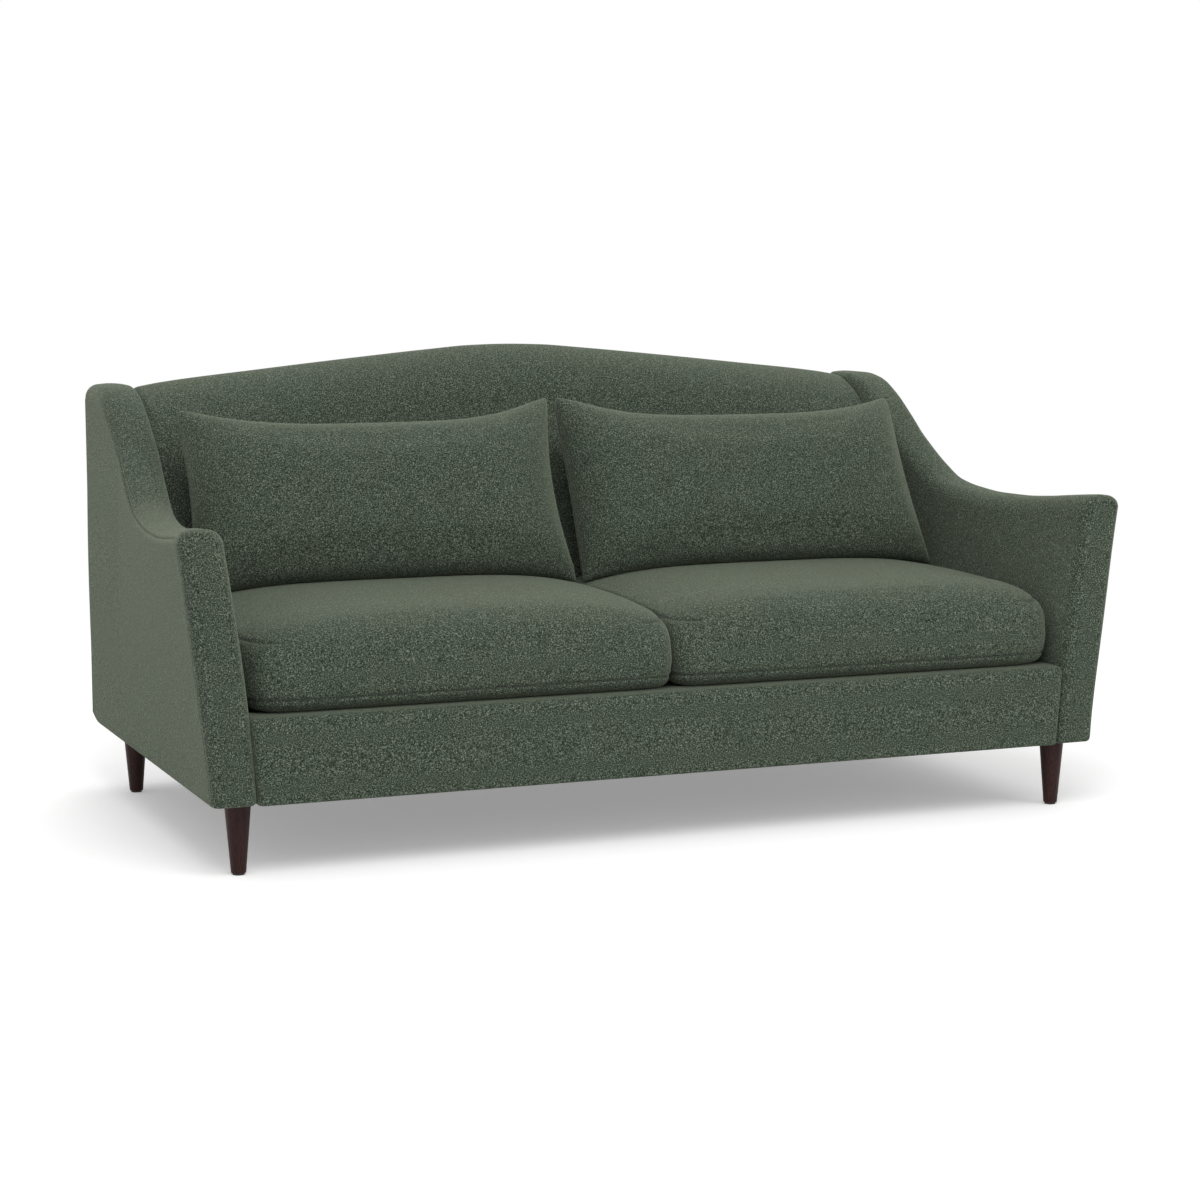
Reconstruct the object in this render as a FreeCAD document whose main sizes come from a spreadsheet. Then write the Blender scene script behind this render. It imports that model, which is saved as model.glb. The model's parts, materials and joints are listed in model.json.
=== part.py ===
import FreeCAD, Part
import math
import os

import Sketcher
from FreeCAD import Rotation, Vector

# Two-seat-cushion camel-back sofa, its arms sweeping down from the back and flaring at the front.
# Frame of the part: X across (viewer's right), Y from front to rear, Z up, floor at Z = 0,
# origin under the middle of the body.

doc = FreeCAD.newDocument("Sofa")
sheet = doc.addObject("Spreadsheet::Sheet", "Sizes")

SIZES = (
    ("body_span", 1906, "across the body at its foot and at the rear"),
    ("body_deep", 1068, "front border to outside back"),
    ("hump_high", 962, "top of the camel back"),
    ("leg_high", 142, "floor to the underside of the body"),
    ("arm_thick", 89, "thickness of a covered arm"),
    ("arm_flare", 47, "arm front, leaning out at its top"),
    ("arm_low_high", 639, "lowest point of the arm top"),
    ("arm_rear_high", 884, "arm top where it meets the outside back"),
    ("arm_front_out_round", 14, "outer top edge of the arm at the front"),
    ("arm_front_in_round", 46, "inner top edge of the arm at the front"),
    ("arm_rear_out_round", 30, "outer top edge of the arm at the rear"),
    ("arm_rear_in_round", 26, "inner top edge of the arm at the rear"),
    ("arm_nose_round", 12, "soft corner round the front face of the arm"),
    ("arm_pad_thick", 16, "fibre wadding and cover of the arm"),
    ("arm_seam_drop", 20, "seam of the outside arm below the arm top"),
    ("arm_seam_back", 14, "seam of the outside arm behind the arm front"),
    ("least_round", 3, "smallest edge radius inside the padding"),
    ("panel_thick", 5, "outside back, card and cover"),
    ("panel_drop", 6.5, "outside back below the arm top"),
    ("back_side_high", 877, "back top beside the arms"),
    ("back_deep", 396, "outside back to the foot of the inside back"),
    ("back_bend_high", 455, "height where the inside back starts to rake"),
    ("rake_run", 151, "inside back, rearward travel of the rake"),
    ("rake_rise", 295, "inside back, height of the rake beside the arms"),
    ("roll_crest_deep", 78, "outside back to the crest of the top roll"),
    ("roll_swell", 23, "fullness of the top roll over its chord"),
    ("roll_fall", 13, "fall of the top roll at the outside back"),
    ("back_end_round", 12, "soft end of the back pad beside the arm"),
    ("back_pad_thick", 45, "foam and cover of the inside back"),
    ("rail_thick", 25, "hardwood rails and plywood brackets"),
    ("rail_high", 136, "height of the seat rails"),
    ("centre_dip", 60, "centre rail hollowed below the webbing"),
    ("centre_hollow_round", 900, "radius of that hollow"),
    ("top_rail_high", 90, "camel-shaped top rail"),
    ("roll_rail_high", 60, "rail under the top roll"),
    ("arm_rail_high", 45, "swept top rail of the arm"),
    ("post_deep", 40, "front and rear posts of the arm"),
    ("cloth_thick", 1.5, "dust cover under the body"),
    ("strap_wide", 60, "elastic webbing"),
    ("strap_ease", 8, "beside a crossing, before the strap turns"),
    ("long_strap_margin", 75, "outermost strap to the side rail"),
    ("cross_strap_margin", 86.5, "first and last cross strap to the rails"),
    ("back_strap_margin", 195, "outermost upright strap to the arm"),
    ("back_strap_foot", 80, "upright straps down behind the foot rail"),
    ("strap_thick", 2, "elastic webbing"),
    ("deck_thick", 22, "felt pad and platform cloth"),
    ("border_thick", 29, "padded front border"),
    ("border_lip", 40, "lip of the front border over the rail"),
    ("border_round", 11, "soft edges of the front border"),
    ("leg_in", 64, "leg centre in from the body side"),
    ("front_leg_in", 56, "front leg centre behind the body front"),
    ("rear_leg_in", 143, "rear leg centre before the outside back"),
    ("leg_top_round", 26, "radius of the leg at the body"),
    ("leg_foot_round", 14.5, "radius of the leg at the floor"),
    ("leg_edge", 1.5, "eased foot of the leg"),
    ("glide_thick", 3, "nylon glide under the leg"),
    ("glide_round", 11.5, "radius of the glide"),
    ("block_high", 40, "leg block"),
    ("block_deep", 88, "leg block, front to rear"),
    ("stud_round", 4, "radius of the hanger bolt"),
    ("stud_in_leg", 34, "hanger bolt, length in the leg"),
    ("stud_in_block", 36, "hanger bolt, length in the block"),
    ("nut_round", 6, "radius of the threaded nut in the leg block"),
    ("nut_high", 14, "threaded nut in the leg block"),
    ("cover_thick", 12, "cushion cover with its wadding"),
    ("seat_front_in", 10, "seat cushion front behind the border front"),
    ("seat_rear_gap", 6, "seat cushion to inside back"),
    ("seat_crown_high", 496, "crown of the seat cushion"),
    ("seat_crown", 38, "fall of the crown to the cushion ends"),
    ("seat_nose_deep", 150, "rounded front of the seat cushion"),
    ("seat_nose_high", 94, "rounded front of the seat cushion"),
    ("seat_face_swell", 4, "fullness of the seat cushion front"),
    ("seat_foot_round", 34, "lower front edge of the seat cushion"),
    ("seat_tail_round", 38, "upper rear edge of the seat cushion"),
    ("seat_heel_round", 14, "lower rear edge of the seat cushion"),
    ("seat_outer_draw", 54, "plan rounding at the arm end"),
    ("seat_inner_draw", 28, "plan rounding at the middle"),
    ("seat_foot_draw", 12, "underside lifted at the cushion ends"),
    ("pillow_inner", 9, "back cushion's inner edge from the middle"),
    ("pillow_foot_clear", 11, "back cushion's lower outer corner to the arm"),
    ("pillow_top_clear", 38, "back cushion's upper outer corner to the arm"),
    ("pillow_foot_ahead", 132, "back cushion's lower seam before the inside back"),
    ("pillow_lean", 168, "back cushion's upper seam behind its lower one"),
    ("pillow_top_high", 842, "upper corners of the back cushion"),
    ("pillow_top_draw", 31, "drawn-in upper edge of the back cushion"),
    ("pillow_side_draw", 7, "drawn-in sides of the back cushion"),
    ("pillow_swell", 92, "fullness of the back cushion's front"),
    ("pillow_edge", 9, "seam thickness of the back cushion"),
    ("pillow_lift", 1.4, "back cushion's seam over the crown of the seat"),
    ("zip_long", 620, "zip in the rear of the seat cushion"),
    ("zip_rise", 46, "zip above the underside of the cushion"),
    ("zip_tape_wide", 26, "zip tape"),
    ("zip_tape_thick", 0.8, "zip tape"),
    ("zip_chain_wide", 6, "zip chain"),
    ("zip_chain_thick", 1.4, "zip chain"),
    ("slider_long", 11, "zip slider"),
    ("slider_wide", 9, "zip slider"),
    ("slider_wall", 0.9, "wing of the zip slider"),
    ("pull_long", 24, "pull tab of the slider"),
    ("pull_wide", 5, "pull tab of the slider"),
    ("touch_gap", 0.3, "between a piece and what it rests on"),
    ("side_gap", 0.6, "between the cushions and what stands beside them"),
    ("bolt_play", 0.3, "round a bolt in its hole"),
    ("overrun", 20, "how far a cutting shape passes the surface"),
)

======

■ Work required:
From the data above, copy each line that holds "behind".

■ Output of the task:
Reconstruct the object in this render as a FreeCAD document whose main sizes come from a spreadsheet. Then write the Blender scene script behind this render. It imports that model, which is saved as model.glb. The model's parts, materials and joints are listed in model.json.
    ("arm_seam_back", 14, "seam of the outside arm behind the arm front"),
    ("back_strap_foot", 80, "upright straps down behind the foot rail"),
    ("front_leg_in", 56, "front leg centre behind the body front"),
    ("seat_front_in", 10, "seat cushion front behind the border front"),
    ("pillow_lean", 168, "back cushion's upper seam behind its lower one"),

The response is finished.